I saw this thread yesterday, and didn’t bother to open it. Instead, I grabbed my coat and head straight to the bookstore to buy it. (Picked up the new Stephenson, while I was there. Who needs to eat?) Started reading it about 11:00 that night, finished at 5 AM. Six hours. I think that’s a personal best. Thank God I had today off.
And damn me, but this was a good book. Not his best: that still goes to Small Gods or Good Omens, either of which would be my choice for an introduction to Terry Pratchett. But still, really, really excellent. I think I’ll continue in a spoiler box, just in case:
[spoiler]I was a little worried at the beginning, when he started in with the vampire, troll, and Igor again. I thought he was just re-doing the City Watch all over. I remember thinking, “I hope he takes the time to develop the human recruits, and doesn’t just make the same dumb troll/suave vampire/creepy Igor jokes all over again.” Silly me: they were only in there so that he could get away with his (very) clever title. Wazzer and Tonker are among his strongest characters, ever. Tonker gave me chills, talking about their time at the “Girl’s Workhouse.” And Wazzer freaked me right out, when she was talking about listening to the Duchess crying.
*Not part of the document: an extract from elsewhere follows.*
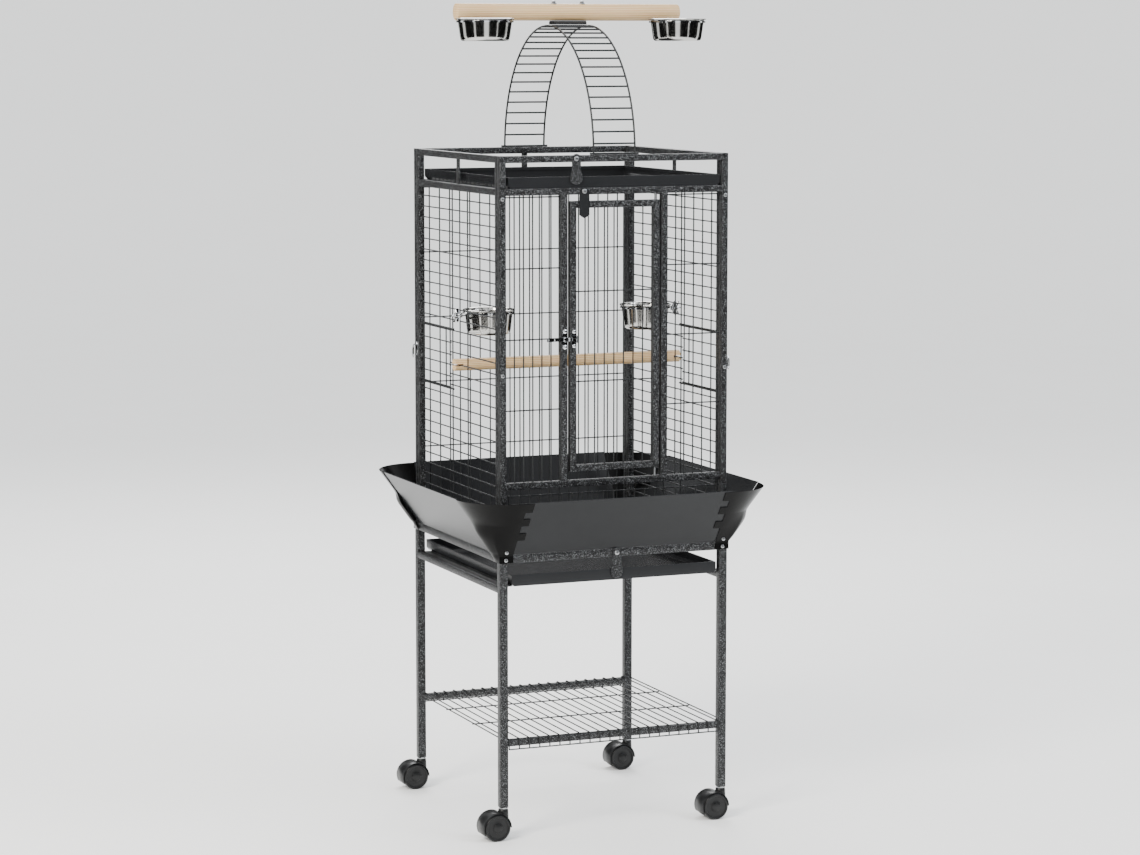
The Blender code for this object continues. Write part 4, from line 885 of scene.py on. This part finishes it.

I saw most of the twists coming, but he also threw me a few false leads. I figured out about Jackrum being a woman pretty early on, but I was convinced she was going to be the Duchess in disguise. She’d have been about the right age, and it would explain why no one ever saw the Duchess after she went into “mourning.” Initially, I thought Blouse was supposed to be a Disc version of Teddy Roosevelt, but that didn’t get developed the way I thought it would. I also wasn’t sure if Wazzer was supposed to Joan of Arc or the Telly Savalas character from The Dirty Dozen. Could have gone either way, especially with all the mysterious fires.
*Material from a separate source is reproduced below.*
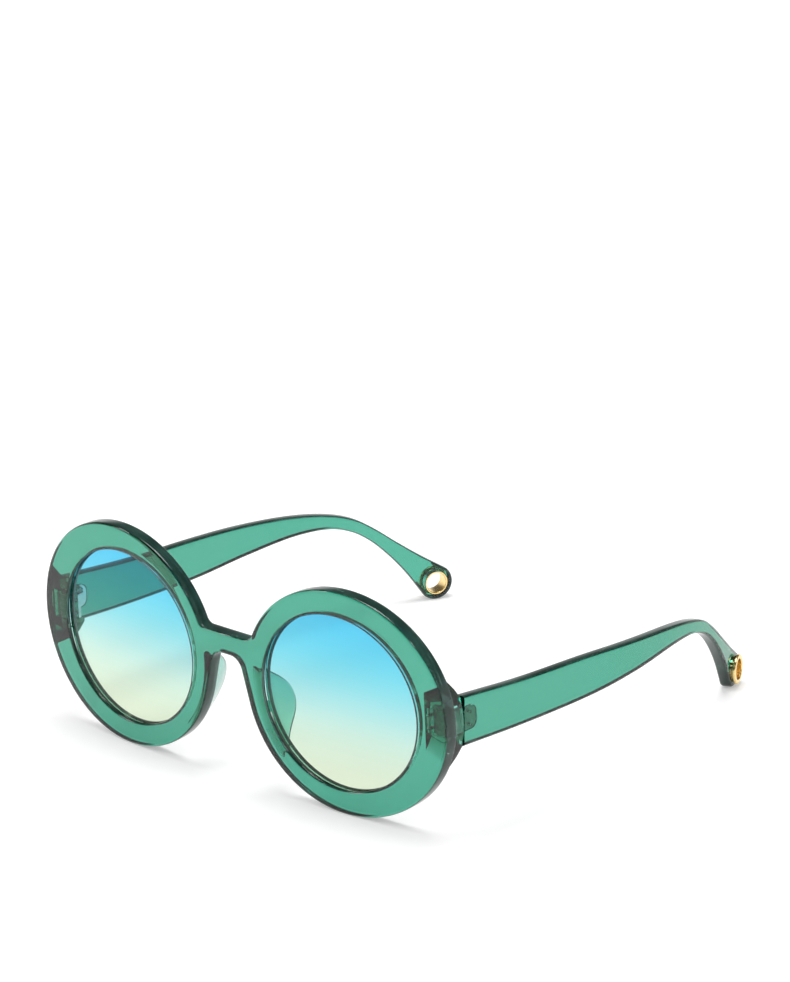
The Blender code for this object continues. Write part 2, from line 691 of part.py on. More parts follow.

There was one line, not especially funny on its own, but in context it was me literally paralyzed with laughter for a good five minutes. And I mean literally literally, not figuratively literally. The line was from the court martial:
“‘Lieutenant Blouse tells me he is a man, sir,’ said Clogston. ‘Since he is an officer and a gentleman, I will take his word for it.’”
That’s right up there with “Gentleman, you can’t fight here! This is the War Room!” for terminally hilarious wit.[/spoiler]
And I really loved the book’s title. Fecking brilliant.